THE MOST COMMON MANAGEMENT MISTAKE MADE?
“Set it and forget it” mentality. Everyone is so excited to be done, they immediately want to wash their hands of the effort. This doesn’t work. Proper attention to the transition and ongoing management are key to the project’s success. When we’re working on a migration for a customer, we allocate 24/7 resources for proactive support and monitoring for 72-96 hours after a migration. That’s a bit excessive and you can probably get away with 48-72 hours, comfortably. You simply want to be sure you have hands, eyes and ears on everything as it continues to burn in. One final note here—be sure to have the appropriate business resources on call, so they can help address any issues requiring their attention. They’ll want to be completely done with this “IT project” so be sure you keep them engaged in this step.

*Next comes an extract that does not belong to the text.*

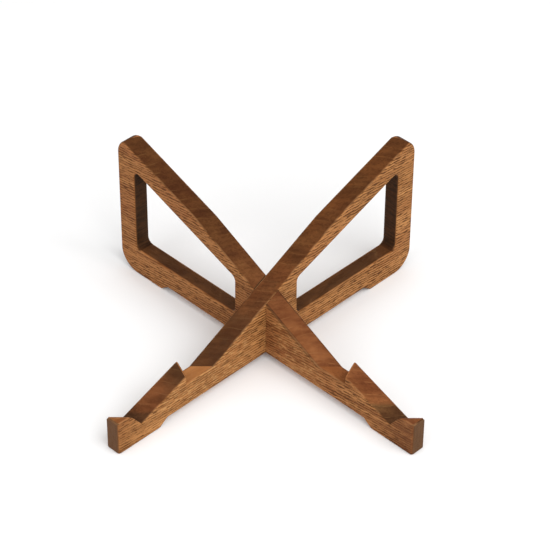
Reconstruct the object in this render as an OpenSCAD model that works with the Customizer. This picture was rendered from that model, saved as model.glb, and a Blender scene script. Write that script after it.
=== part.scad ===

SCALE The final phase of a successful data center migration is Scale. Scale focuses on where you’re going now that your new data center and your new infrastructure is in place. In the immortal words of Yogi Berra, “If you don’t know where you are going, you’ll end up someplace else.” These are words to live by.
THE MOST COMMON SCALE MISTAKE MADE?
We’re done! That’s it! It’s time to move on. It isn’t difficult to set an annual plan, maintain quarterly reviews and develop a simple process for ad-hoc requirements associated with your infrastructure. A data center migration is a perfect time to reset these regular review expectations and get everyone back on the same page. You’ve just invested significant time, energy and money into executing a difficult—but critical—process. Don’t let the energy and attention to detail be removed from the team now that it’s over. You have a brand new canvas from which to work … and the business and IT requirements are not going to stop simply because you’ve migrated to new infrastructure.